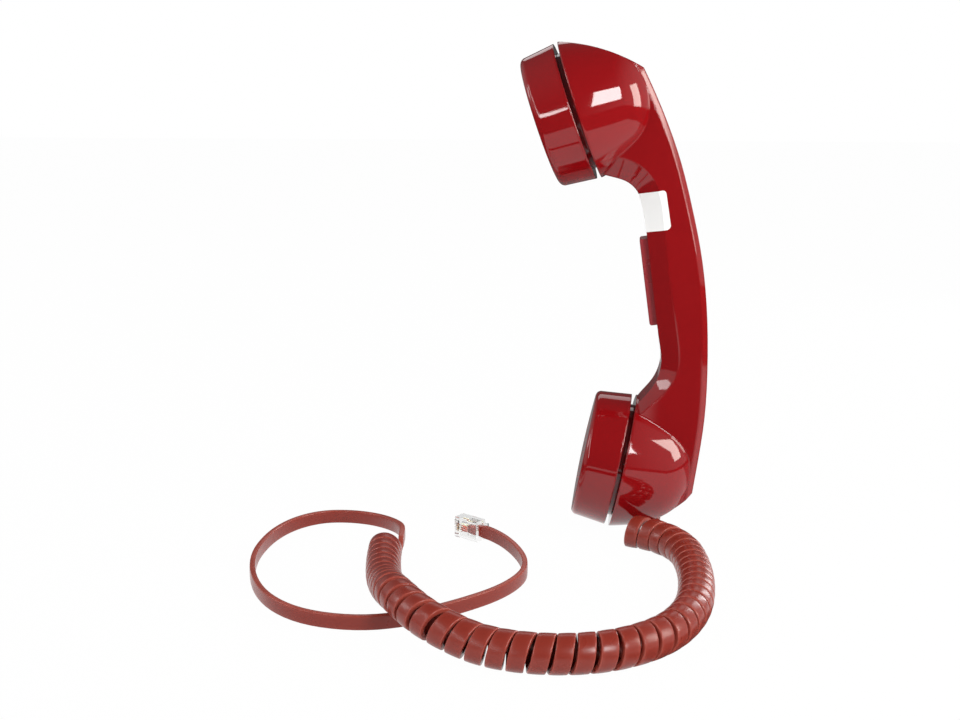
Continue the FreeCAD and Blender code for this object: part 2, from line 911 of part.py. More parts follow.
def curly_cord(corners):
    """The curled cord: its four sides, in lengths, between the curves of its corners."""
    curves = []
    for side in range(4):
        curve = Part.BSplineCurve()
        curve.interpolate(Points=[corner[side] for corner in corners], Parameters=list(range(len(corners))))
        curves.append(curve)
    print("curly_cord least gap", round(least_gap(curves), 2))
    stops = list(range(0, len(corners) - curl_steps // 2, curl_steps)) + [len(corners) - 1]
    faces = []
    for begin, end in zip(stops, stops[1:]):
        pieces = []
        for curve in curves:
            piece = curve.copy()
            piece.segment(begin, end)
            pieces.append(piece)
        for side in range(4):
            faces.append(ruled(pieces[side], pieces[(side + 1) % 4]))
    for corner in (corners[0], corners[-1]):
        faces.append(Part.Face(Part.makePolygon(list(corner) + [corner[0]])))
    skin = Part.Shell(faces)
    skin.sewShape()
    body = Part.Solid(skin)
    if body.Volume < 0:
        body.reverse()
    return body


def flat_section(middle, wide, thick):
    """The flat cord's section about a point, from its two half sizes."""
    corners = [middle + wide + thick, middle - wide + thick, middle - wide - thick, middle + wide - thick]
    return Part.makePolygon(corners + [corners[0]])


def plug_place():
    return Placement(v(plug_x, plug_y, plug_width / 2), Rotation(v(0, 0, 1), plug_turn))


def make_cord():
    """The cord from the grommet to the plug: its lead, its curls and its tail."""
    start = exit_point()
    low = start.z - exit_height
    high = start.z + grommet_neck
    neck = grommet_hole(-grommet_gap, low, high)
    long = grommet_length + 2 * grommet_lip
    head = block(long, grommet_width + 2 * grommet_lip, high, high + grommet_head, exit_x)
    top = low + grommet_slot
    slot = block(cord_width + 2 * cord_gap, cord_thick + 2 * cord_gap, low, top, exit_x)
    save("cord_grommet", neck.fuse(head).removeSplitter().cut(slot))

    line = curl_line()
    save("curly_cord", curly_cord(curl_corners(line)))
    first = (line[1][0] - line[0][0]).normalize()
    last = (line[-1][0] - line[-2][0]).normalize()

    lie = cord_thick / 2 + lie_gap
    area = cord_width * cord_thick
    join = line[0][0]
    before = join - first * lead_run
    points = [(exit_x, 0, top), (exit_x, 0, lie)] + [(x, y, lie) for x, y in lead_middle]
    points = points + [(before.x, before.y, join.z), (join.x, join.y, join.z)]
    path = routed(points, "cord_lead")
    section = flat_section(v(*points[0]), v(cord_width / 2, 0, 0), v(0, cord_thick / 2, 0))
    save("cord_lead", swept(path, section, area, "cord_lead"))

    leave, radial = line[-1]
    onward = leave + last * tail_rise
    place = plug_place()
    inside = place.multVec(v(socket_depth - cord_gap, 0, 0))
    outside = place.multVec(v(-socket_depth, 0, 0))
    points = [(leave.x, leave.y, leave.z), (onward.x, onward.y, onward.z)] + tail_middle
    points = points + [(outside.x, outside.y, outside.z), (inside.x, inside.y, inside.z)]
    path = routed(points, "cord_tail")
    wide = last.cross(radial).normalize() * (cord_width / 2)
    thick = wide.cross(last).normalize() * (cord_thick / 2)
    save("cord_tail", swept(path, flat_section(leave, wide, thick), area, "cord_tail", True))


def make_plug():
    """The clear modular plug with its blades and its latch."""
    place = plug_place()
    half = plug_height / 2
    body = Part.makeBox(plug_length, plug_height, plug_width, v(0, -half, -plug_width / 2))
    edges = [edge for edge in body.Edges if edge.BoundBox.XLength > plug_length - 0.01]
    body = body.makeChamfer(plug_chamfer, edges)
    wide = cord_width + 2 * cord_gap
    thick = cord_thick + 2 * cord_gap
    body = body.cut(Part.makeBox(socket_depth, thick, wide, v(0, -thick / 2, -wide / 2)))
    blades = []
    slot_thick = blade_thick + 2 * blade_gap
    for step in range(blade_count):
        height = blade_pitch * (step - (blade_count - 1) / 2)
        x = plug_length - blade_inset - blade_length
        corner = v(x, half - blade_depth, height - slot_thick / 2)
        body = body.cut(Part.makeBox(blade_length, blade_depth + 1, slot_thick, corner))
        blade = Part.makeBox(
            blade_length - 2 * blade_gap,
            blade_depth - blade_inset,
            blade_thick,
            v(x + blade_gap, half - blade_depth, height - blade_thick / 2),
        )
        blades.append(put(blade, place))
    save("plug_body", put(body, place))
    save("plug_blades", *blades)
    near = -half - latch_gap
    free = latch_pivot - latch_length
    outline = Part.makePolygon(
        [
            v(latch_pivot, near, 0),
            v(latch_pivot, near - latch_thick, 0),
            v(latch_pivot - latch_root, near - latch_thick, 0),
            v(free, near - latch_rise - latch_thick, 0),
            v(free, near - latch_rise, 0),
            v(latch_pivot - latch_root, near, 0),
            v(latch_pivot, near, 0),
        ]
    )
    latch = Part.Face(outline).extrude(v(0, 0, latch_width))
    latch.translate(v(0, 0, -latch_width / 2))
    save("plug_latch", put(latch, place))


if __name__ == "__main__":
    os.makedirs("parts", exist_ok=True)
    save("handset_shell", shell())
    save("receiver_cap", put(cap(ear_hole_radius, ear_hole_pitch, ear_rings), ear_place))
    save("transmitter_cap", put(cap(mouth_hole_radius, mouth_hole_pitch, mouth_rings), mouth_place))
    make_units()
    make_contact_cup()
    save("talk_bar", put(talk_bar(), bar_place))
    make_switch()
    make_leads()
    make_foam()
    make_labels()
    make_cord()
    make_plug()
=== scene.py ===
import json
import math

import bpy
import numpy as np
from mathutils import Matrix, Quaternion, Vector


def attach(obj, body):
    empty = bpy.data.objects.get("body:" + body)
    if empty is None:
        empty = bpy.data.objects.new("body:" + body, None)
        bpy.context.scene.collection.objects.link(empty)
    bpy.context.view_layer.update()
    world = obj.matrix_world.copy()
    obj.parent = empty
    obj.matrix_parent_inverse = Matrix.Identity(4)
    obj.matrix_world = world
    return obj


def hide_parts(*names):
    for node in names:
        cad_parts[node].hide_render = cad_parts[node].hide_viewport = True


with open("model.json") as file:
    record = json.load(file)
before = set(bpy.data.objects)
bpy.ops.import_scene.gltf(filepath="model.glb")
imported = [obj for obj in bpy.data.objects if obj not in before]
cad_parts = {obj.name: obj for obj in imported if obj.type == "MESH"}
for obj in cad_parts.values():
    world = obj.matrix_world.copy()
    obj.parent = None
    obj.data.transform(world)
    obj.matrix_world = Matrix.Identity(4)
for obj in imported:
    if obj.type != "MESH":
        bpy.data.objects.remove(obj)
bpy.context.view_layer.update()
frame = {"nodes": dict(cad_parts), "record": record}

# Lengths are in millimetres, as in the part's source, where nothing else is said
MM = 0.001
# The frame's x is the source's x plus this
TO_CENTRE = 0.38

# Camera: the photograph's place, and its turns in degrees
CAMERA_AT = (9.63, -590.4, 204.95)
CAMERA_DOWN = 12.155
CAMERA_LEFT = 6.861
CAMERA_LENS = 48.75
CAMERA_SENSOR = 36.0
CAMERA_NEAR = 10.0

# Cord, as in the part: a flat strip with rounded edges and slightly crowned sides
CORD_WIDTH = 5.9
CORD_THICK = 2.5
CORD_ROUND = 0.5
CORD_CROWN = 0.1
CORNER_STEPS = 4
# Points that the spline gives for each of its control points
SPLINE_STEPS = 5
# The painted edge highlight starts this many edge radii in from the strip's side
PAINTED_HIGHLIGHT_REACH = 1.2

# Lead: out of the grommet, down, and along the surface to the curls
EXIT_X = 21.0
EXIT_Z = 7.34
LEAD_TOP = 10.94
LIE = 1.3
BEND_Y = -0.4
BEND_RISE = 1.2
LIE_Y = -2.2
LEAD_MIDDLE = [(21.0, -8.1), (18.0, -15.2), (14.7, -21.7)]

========

## EXERCISE INSTRUCTIONS
Repeat exactly the lines from the one containing "mouth_hole_pitch, mouth_rings), mouth_place))" through the one containing "bpy.context.scene.collection.objects.link(empty)", both included, and nothing else.

## EXPECTED ANSWER
    save("transmitter_cap", put(cap(mouth_hole_radius, mouth_hole_pitch, mouth_rings), mouth_place))
    make_units()
    make_contact_cup()
    save("talk_bar", put(talk_bar(), bar_place))
    make_switch()
    make_leads()
    make_foam()
    make_labels()
    make_cord()
    make_plug()
=== scene.py ===
import json
import math

import bpy
import numpy as np
from mathutils import Matrix, Quaternion, Vector


def attach(obj, body):
    empty = bpy.data.objects.get("body:" + body)
    if empty is None:
        empty = bpy.data.objects.new("body:" + body, None)
        bpy.context.scene.collection.objects.link(empty)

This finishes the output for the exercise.